Ci-dessous, le verbatim de l’interview dont une version raccourcie est présentée dans la vidéo.

Je suis témoin de ce qui est arrivé en Bulgarie, je me souviens de tous les évènements, et je pense que je dois les raconter de telle sorte que vous ayez de l’empathie envers mon destin.

J’ai senti l’esprit de la guerre le jour où l’Assemblée nationale a voté une loi inhumaine, raciste, dite « Loi de la protection de la nation ». J’avais douze ans. Les Juifs ont été soumis à des restrictions très dures afin de prouver aux autres qu’ils n’étaient pas comme eux, qu’ils étaient, comme disaient les nazis, le « fumier de la terre ». C’est pour cette raison qu’ils devaient être exterminés.

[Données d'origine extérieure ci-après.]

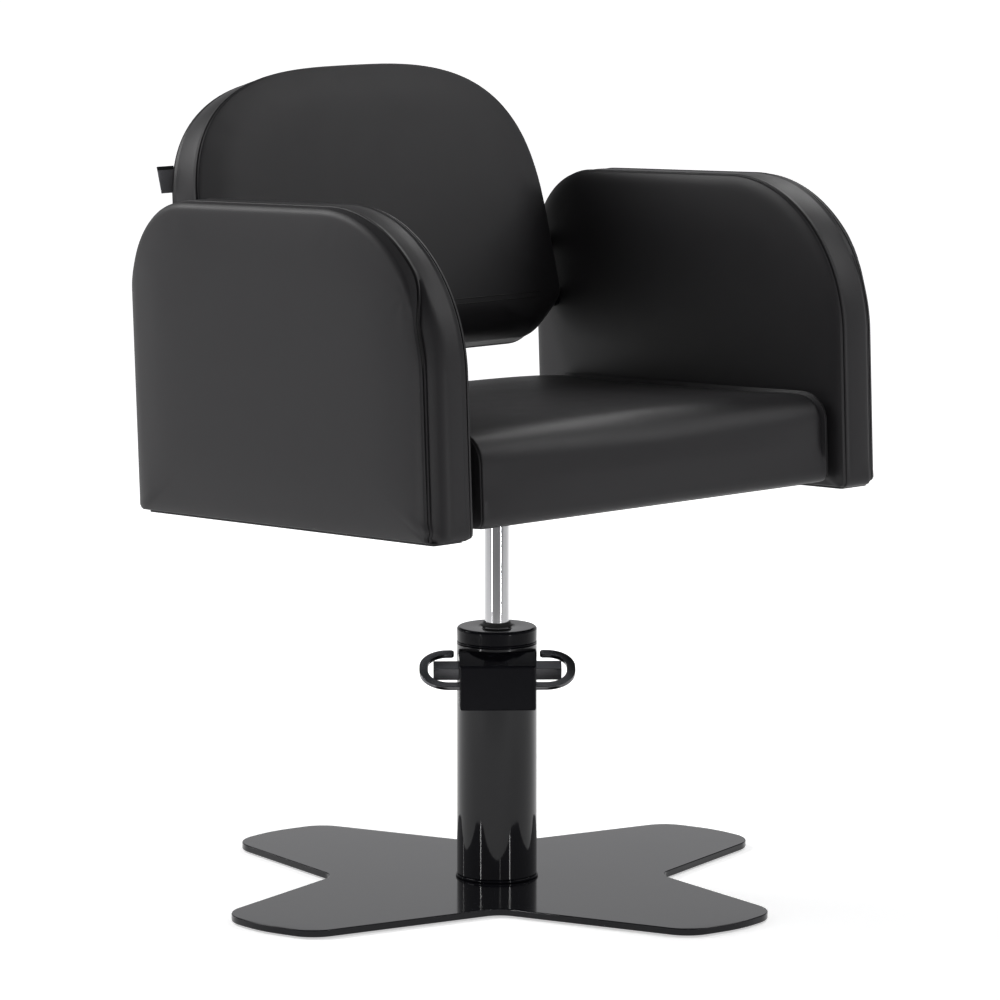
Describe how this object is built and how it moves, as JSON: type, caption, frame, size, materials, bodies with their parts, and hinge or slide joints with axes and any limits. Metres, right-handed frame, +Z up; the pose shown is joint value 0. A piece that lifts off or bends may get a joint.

Selon cette loi, il fallait distinguer les Juifs en leur faisant porter une étoile jaune sur le côté gauche de leurs vêtements. Nous n’avions pas le droit d’aller à l’école, ni de mener une vie sociale. Cela donnait l’impression que nous étions des gens d’une autre nationalité, d’une autre ethnie, pas comme les autres. L’altérité est devenue le fondement de notre existence.

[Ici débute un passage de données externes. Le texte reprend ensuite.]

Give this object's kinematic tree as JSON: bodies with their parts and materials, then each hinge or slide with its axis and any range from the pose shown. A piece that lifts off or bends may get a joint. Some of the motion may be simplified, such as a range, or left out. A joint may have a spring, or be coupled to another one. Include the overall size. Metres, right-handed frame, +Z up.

Ce qui m’inquiétait le plus, c’était les inscriptions sur les maisons et les magasins : « Entrée interdite aux Juifs et aux chiens », ainsi que les slogans dans les rues : « Mort aux Juifs ! Mort à tous ceux qui ne sont pas bulgares ! ». Tout cela était enraciné dans la conscience des adultes, mais aussi des jeunes, comme moi à l’époque, car je ressentais à quel point il était traumatisant de ne pas être traités « comme les autres ».

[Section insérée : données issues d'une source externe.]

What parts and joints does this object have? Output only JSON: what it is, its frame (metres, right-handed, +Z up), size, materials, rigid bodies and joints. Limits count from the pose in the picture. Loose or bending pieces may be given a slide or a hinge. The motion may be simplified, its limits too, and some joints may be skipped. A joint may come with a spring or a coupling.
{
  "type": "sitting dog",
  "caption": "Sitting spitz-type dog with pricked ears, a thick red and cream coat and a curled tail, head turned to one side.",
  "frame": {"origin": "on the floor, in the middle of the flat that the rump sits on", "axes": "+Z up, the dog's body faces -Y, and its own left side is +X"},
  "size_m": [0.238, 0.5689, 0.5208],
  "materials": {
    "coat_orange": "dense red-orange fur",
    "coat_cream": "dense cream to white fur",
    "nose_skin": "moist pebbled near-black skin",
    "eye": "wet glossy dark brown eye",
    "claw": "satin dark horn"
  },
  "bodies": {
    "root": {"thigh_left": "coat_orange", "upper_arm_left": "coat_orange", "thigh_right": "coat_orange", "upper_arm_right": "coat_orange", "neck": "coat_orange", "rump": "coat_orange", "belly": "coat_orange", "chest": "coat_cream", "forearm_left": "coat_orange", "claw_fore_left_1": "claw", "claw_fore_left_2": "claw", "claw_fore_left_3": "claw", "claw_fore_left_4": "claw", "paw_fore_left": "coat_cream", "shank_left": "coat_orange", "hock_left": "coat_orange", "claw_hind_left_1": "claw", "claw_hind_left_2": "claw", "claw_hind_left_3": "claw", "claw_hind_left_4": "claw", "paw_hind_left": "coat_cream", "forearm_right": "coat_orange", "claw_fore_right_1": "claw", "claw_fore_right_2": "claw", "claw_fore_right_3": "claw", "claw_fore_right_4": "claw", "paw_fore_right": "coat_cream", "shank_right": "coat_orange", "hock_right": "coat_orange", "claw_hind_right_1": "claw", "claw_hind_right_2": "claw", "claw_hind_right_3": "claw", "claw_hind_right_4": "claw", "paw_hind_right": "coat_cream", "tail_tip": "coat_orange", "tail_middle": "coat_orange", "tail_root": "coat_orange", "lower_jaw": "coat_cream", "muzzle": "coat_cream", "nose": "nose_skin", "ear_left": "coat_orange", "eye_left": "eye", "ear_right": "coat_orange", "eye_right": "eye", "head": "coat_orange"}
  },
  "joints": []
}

Le jour où nous avons dû porter l’étoile jaune fut notre dernier jour d’école. C’est ainsi « décorées » que nous sommes allées en classe, une amie et moi, ces étoiles trahissant notre altérité. Quand nous sommes entrées, des filles sont venues à nous, nous ont enlacées et dit : « Ça ne fait rien que vous soyez ainsi définies comme différentes. Pour nous, vous êtes nos copines, comme hier, quand il n’y avait pas ces étoiles ». Mais un groupe de filles, membres de l’organisation fasciste Brannik, ont crié : « Dehors ! Il n’y a pas de place pour vous parmi nous ! ». Notre professeure de chimie est arrivée. Elle nous a chaleureusement embrassées et dit : « Vous êtes mes élèves, demain vous ne pourrez plus venir à l’école, mais je vais toujours vous aider ». Cet acte nous a tellement émues que j’ai décidé d’étudier la chimie, suivant son exemple, un jour si possible.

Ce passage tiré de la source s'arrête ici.